Written instruction
Find the string "shown" in the entries and copy each line that has it.

════════════════

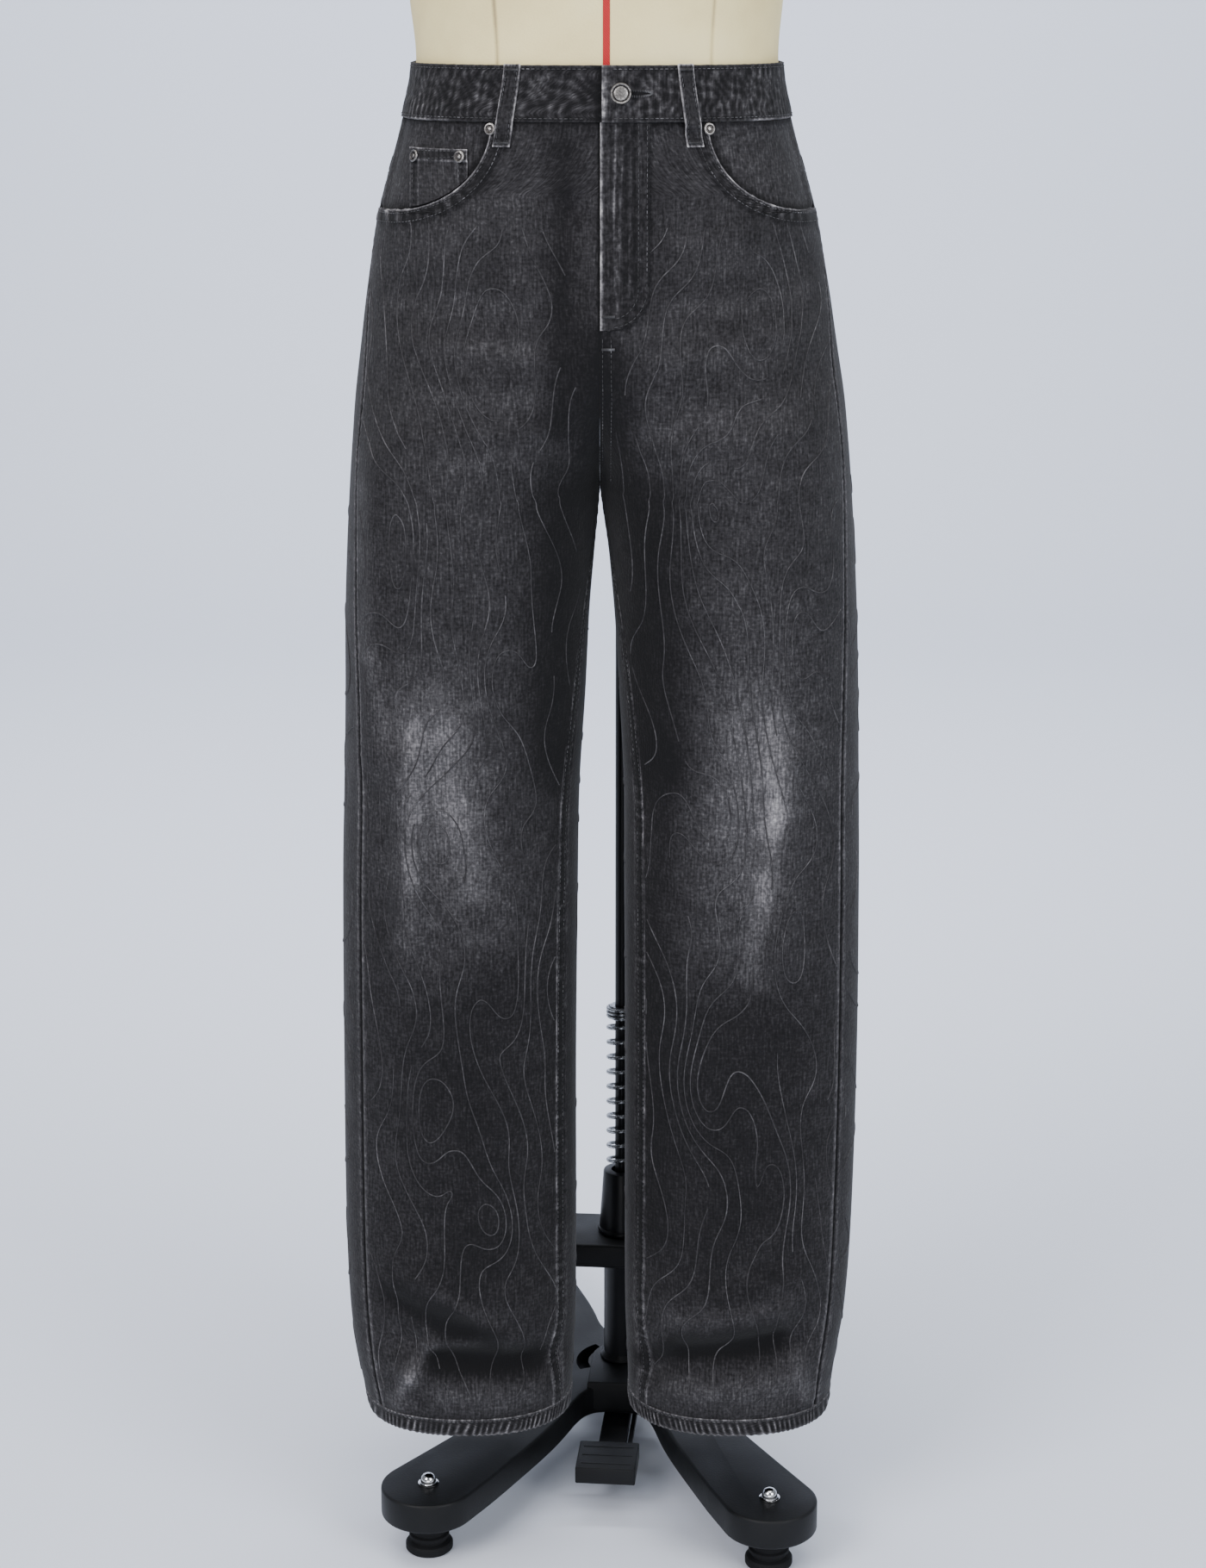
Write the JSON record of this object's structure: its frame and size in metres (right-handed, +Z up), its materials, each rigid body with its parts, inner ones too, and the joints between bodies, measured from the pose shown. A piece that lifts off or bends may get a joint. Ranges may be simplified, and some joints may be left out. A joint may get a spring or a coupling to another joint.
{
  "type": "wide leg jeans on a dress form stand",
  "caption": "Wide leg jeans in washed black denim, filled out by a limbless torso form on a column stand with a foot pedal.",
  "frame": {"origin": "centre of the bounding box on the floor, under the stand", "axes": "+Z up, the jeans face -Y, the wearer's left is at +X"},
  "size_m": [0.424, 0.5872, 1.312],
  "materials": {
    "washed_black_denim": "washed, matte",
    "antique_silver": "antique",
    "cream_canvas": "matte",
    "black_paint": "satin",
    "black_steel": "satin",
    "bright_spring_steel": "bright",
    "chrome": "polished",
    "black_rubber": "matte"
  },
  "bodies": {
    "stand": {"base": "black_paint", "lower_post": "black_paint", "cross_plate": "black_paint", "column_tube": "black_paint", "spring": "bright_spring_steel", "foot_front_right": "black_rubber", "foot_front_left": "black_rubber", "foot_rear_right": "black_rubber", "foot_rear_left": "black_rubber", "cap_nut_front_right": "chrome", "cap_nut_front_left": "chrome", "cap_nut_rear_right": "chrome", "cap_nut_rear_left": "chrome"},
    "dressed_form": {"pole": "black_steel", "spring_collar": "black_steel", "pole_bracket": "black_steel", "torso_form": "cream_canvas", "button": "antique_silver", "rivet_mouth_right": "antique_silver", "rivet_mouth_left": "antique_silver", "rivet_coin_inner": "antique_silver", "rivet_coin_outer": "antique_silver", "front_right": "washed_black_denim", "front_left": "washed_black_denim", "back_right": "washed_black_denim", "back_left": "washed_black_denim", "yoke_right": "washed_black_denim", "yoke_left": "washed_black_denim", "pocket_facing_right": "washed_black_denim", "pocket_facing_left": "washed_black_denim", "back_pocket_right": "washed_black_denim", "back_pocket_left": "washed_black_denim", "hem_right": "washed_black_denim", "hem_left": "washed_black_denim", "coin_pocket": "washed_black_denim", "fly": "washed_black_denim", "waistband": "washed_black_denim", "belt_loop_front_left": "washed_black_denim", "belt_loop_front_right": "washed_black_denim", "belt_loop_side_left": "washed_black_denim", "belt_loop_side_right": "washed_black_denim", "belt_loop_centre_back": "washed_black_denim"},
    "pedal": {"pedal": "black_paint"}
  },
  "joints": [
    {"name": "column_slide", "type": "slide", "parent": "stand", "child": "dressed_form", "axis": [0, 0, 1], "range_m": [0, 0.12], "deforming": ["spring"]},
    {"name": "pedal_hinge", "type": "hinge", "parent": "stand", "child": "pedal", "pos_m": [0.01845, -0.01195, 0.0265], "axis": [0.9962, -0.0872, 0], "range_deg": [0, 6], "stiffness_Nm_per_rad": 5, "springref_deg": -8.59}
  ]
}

════════════════

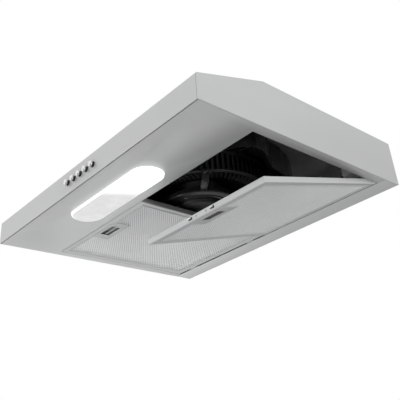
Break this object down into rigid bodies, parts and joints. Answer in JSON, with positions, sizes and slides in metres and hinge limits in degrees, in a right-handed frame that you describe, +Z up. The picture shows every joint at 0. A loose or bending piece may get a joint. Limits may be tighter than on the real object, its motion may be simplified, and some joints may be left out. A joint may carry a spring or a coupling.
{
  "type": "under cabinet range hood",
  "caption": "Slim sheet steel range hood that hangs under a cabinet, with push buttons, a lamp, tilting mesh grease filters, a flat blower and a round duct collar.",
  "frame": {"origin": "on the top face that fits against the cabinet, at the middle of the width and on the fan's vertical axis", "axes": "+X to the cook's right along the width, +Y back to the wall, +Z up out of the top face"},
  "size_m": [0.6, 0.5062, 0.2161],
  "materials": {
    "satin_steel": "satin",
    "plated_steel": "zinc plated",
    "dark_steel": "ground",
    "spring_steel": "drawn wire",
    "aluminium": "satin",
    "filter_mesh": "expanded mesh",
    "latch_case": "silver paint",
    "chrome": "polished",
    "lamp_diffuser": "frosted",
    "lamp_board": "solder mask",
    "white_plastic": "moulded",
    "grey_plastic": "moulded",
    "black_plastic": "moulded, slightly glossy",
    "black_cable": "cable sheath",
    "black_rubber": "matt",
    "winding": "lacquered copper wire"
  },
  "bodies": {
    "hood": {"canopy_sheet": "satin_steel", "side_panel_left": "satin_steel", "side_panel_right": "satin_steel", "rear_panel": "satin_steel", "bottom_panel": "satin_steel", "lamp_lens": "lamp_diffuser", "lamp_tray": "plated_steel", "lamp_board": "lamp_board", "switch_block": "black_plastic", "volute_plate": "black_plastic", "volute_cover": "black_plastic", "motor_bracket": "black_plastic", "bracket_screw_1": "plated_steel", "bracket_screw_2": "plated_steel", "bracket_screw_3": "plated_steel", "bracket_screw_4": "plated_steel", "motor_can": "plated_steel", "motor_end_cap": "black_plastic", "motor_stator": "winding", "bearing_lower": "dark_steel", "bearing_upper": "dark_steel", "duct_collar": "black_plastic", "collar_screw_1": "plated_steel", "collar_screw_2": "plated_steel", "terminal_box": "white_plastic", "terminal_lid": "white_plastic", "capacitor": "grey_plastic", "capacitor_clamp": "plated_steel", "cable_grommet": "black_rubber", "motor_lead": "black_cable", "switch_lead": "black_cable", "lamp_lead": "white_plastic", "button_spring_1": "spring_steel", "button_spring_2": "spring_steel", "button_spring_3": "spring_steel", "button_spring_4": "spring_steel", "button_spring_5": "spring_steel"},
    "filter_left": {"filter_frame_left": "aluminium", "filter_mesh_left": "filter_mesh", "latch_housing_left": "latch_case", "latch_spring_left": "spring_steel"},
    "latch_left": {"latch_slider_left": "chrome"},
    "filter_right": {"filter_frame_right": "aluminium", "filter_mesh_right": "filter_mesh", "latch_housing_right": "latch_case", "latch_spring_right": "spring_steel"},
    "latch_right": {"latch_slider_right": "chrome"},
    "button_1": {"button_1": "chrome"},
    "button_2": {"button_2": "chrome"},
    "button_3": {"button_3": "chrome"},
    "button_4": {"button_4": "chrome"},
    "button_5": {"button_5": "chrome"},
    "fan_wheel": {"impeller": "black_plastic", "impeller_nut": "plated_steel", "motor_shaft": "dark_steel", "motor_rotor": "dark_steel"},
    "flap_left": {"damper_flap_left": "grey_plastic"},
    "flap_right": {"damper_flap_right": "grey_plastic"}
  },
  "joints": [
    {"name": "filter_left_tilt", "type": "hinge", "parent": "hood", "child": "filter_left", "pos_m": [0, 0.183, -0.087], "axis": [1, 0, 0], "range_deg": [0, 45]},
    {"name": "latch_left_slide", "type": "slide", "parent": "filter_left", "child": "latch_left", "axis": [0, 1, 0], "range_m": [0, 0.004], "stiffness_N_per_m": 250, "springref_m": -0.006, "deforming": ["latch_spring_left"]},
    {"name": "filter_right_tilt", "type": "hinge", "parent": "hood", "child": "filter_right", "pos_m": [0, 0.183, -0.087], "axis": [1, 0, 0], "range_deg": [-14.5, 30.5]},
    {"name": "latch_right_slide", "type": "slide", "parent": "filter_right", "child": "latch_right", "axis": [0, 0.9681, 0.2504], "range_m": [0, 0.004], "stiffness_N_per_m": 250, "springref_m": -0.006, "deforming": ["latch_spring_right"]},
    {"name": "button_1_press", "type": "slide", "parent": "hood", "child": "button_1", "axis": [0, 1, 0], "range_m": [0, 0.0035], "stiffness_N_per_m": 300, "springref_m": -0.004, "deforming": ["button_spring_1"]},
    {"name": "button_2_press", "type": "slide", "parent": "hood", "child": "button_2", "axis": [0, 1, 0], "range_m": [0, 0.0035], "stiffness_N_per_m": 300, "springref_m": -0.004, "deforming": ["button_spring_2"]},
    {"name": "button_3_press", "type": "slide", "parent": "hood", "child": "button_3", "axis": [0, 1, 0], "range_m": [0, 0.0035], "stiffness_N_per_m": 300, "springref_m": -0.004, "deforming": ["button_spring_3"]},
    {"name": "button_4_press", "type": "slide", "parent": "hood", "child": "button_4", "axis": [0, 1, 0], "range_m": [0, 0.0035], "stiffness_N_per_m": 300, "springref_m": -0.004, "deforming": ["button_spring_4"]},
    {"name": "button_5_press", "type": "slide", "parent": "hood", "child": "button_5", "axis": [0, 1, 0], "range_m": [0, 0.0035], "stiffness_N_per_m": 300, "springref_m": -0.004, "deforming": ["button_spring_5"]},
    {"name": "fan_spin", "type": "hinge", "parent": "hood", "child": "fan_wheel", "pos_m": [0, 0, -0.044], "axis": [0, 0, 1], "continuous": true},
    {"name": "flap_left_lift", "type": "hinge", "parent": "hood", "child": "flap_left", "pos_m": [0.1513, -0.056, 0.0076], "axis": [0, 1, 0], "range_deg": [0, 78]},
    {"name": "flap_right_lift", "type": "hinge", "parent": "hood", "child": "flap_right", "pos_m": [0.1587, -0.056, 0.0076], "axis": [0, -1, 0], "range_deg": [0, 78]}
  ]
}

════════════════

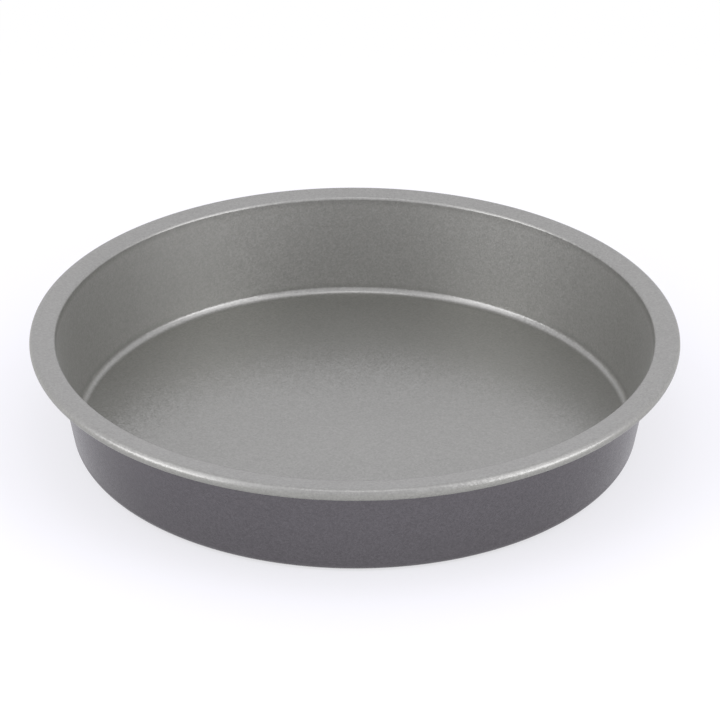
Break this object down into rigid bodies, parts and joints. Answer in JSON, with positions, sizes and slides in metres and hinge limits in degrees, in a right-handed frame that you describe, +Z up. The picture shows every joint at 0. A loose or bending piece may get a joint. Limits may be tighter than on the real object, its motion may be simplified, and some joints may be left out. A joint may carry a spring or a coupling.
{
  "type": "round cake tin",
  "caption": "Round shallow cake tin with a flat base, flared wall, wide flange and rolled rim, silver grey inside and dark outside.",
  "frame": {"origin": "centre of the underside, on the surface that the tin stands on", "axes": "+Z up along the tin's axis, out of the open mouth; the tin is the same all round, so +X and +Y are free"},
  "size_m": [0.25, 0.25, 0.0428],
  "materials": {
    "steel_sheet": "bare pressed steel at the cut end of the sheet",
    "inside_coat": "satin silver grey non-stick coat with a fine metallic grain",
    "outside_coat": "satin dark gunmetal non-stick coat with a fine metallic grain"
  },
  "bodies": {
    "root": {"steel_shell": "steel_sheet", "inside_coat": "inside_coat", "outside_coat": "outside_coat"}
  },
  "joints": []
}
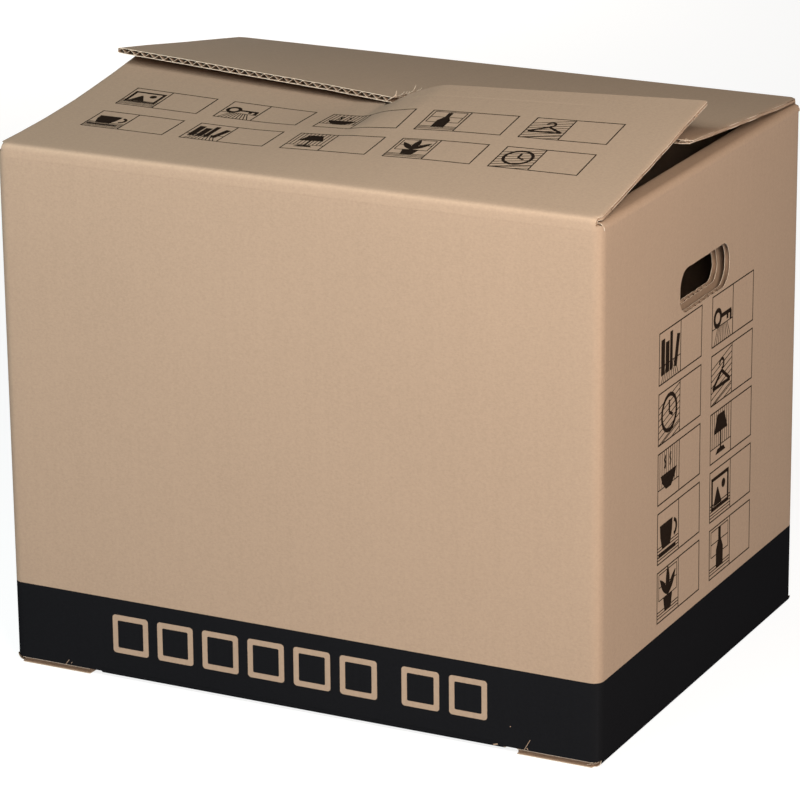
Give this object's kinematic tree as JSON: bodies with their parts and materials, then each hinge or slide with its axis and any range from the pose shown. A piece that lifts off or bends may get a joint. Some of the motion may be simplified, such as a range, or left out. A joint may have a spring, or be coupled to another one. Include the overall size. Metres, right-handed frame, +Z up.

════════════════

Result for this task
Write the JSON record of this object's structure: its frame and size in metres (right-handed, +Z up), its materials, each rigid body with its parts, inner ones too, and the joints between bodies, measured from the pose shown. A piece that lifts off or bends may get a joint. Ranges may be simplified, and some joints may be left out. A joint may get a spring or a coupling to another joint.
Give this object's kinematic tree as JSON: bodies with their parts and materials, then each hinge or slide with its axis and any range from the pose shown. A piece that lifts off or bends may get a joint. Some of the motion may be simplified, such as a range, or left out. A joint may have a spring, or be coupled to another one. Include the overall size. Metres, right-handed frame, +Z up.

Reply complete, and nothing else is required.